Stay On Track

The Longer You Attend, the More it Costs


Taking only 12 credits a semester or 24 credits a year will cost you.

Enrolling in 24 credits per year instead of 30 credits means one more year of college.  If you can’t take 15 credits one semester, it is better to pick up the credits in a summer or mini-mester than to prolong graduation.


The cost of attending part-time.

Enrolling in only six credit hours a semester will increase your time to graduation to 12 years for a bachelor's degree. That could mean an additional $62,000. It adds up quick.


The opportunity costs.

The opportunity cost is the amount of money you are not making in your chosen field because you have not completed your degree. In general, adults with a college degree earn more than those without a degree.

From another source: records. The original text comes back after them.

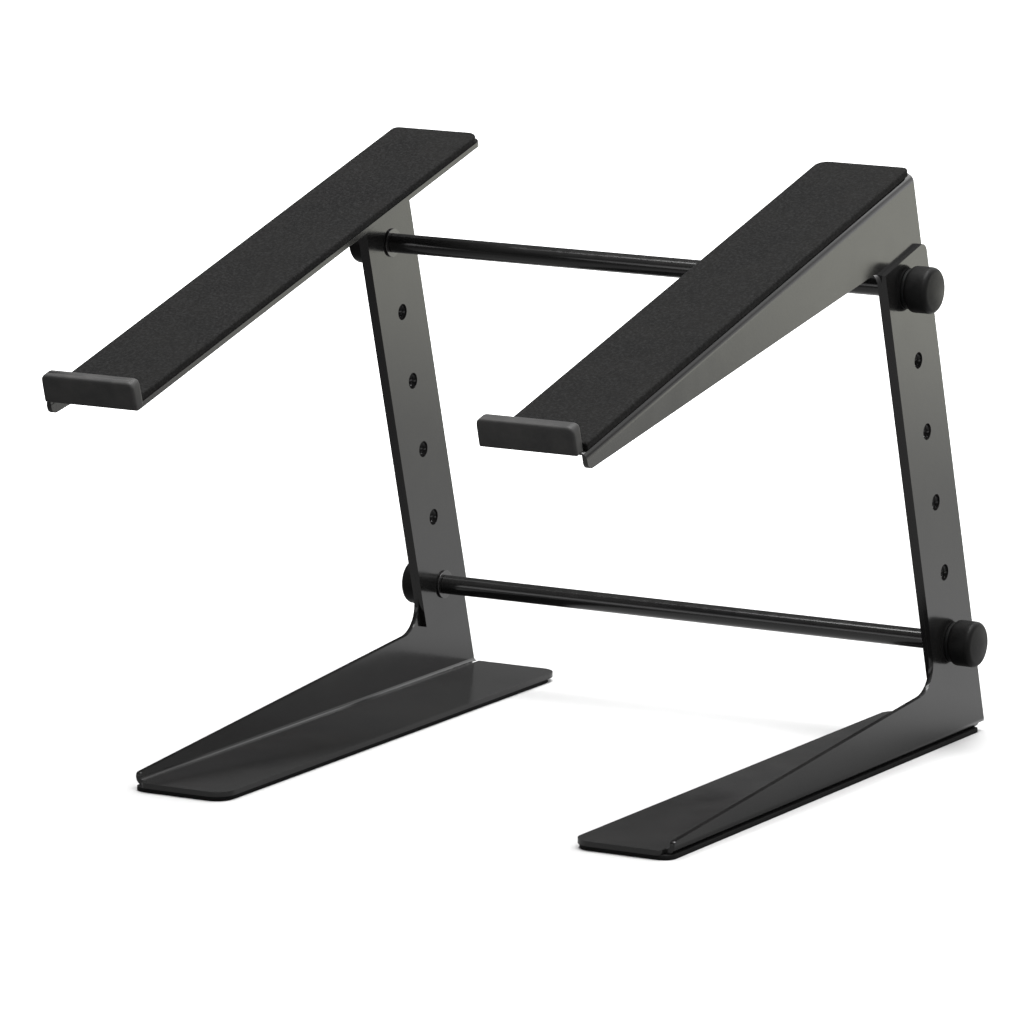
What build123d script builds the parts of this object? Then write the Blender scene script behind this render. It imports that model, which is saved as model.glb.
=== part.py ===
from build123d import *
from math import cos, radians, sin
import os

# Height-adjustable two-arm stand: two folded base brackets and two folded arm brackets,
# joined by two crossbars that are clamped by four thumb knobs.
# Millimetres. X runs across the stand, -Y is the front, +Z is up, the floor is Z = 0.

# ---- driving dimensions -------------------------------------------------------------
stand_width = 290.0        # over the outer faces of the two base brackets
sheet = 2.5                # steel sheet of all four brackets
bend_inside = 1.5          # inside radius of every fold
bend_outside = bend_inside + sheet
lean_deg = 15.0            # the legs lean forward by this angle, the trays rise by it

stand_length = 393.4       # from the rubber caps of the lips to the back of the feet

leg_width = 42.5
hole_pitch = 37.1          # height steps along the leg
hole_count = 6
hole_diameter = 8.0
base_leg_margin = 15.6     # from the top hole to the top end of a base leg
arm_leg_margin = 13.8      # from the lowest hole to the bottom end of an arm's leg
leg_corner = 5.0           # back corner of a base leg's top end
lower_hole_z = 50.0

foot_width = 52.0
foot_front = 280.5         # in front of the lowest bolt hole
foot_back = 34.0           # behind the lowest bolt hole
foot_web_front_z = 7.9     # height of the web's top edge at the toe
foot_web_leg_z = 32.0      # height of the same edge under the lowest bolt hole
foot_fillet = 14.0         # where the foot's web runs up into the leg
foot_corner = 9.5          # inner corners of the foot plate, in plan
foot_outer_corner = 2.5    # its outer front corner
toe_corner = 1.8
foot_relief_width = 5.0    # notches at both ends of the foot's fold, from the outer face
foot_relief_length = 5.3   # the back notch, which leaves the web whole
foot_toe_length = 4.6      # the front notch, which ends fold and web behind the plate's edge
foot_pad_thickness = 2.2
foot_pad_back_inset = 4.0
foot_pad_side_inset = 0.8
foot_pad_outer_inset = 0.2
foot_pad_toe_corner = 6.0    # outer corners of the pad, front and back
foot_pad_heel_corner = 3.5

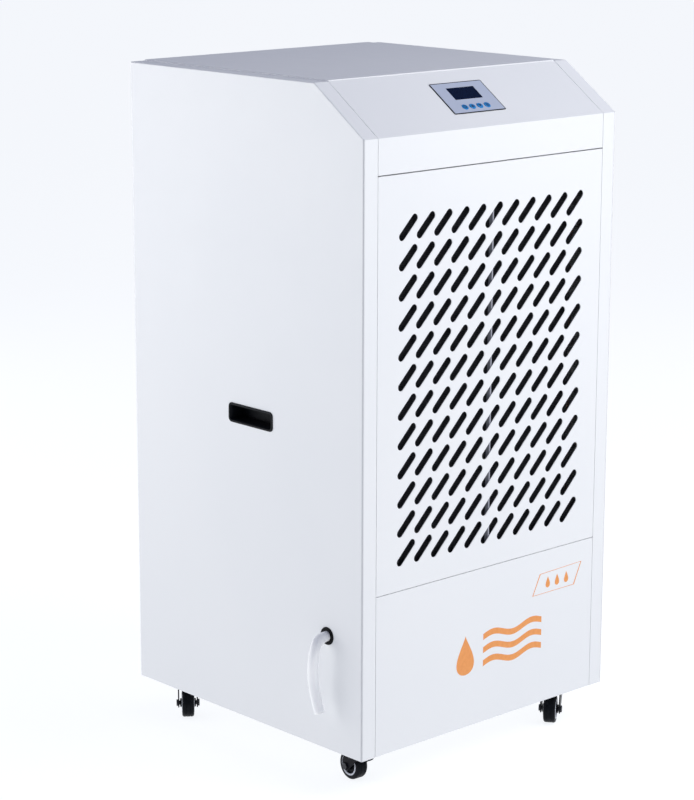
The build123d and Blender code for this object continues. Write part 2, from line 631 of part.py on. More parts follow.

Talk to the Financial Aid professionals.

The professionals in the financial aid office can help you determine how much each year of school will cost you, develop a budget and apply for educational funds (grants, loans and scholarships). They know where to look for funds and how to apply. Every family is eligible for some type of financial aid including low-interest federal loans.


The cost of one more year of college.

The extra cost of a fifth year of college for a bachelor's degree can be more than $10,000. 


Working - in moderation - can help.

Working fewer than 15-20 hours per week has been shown to help a student through college, and even improve grades. Finding a job on campus is best, because college employers understand the importance of education first. If you must work off-campus, look for an employer who will understand you are a college student first.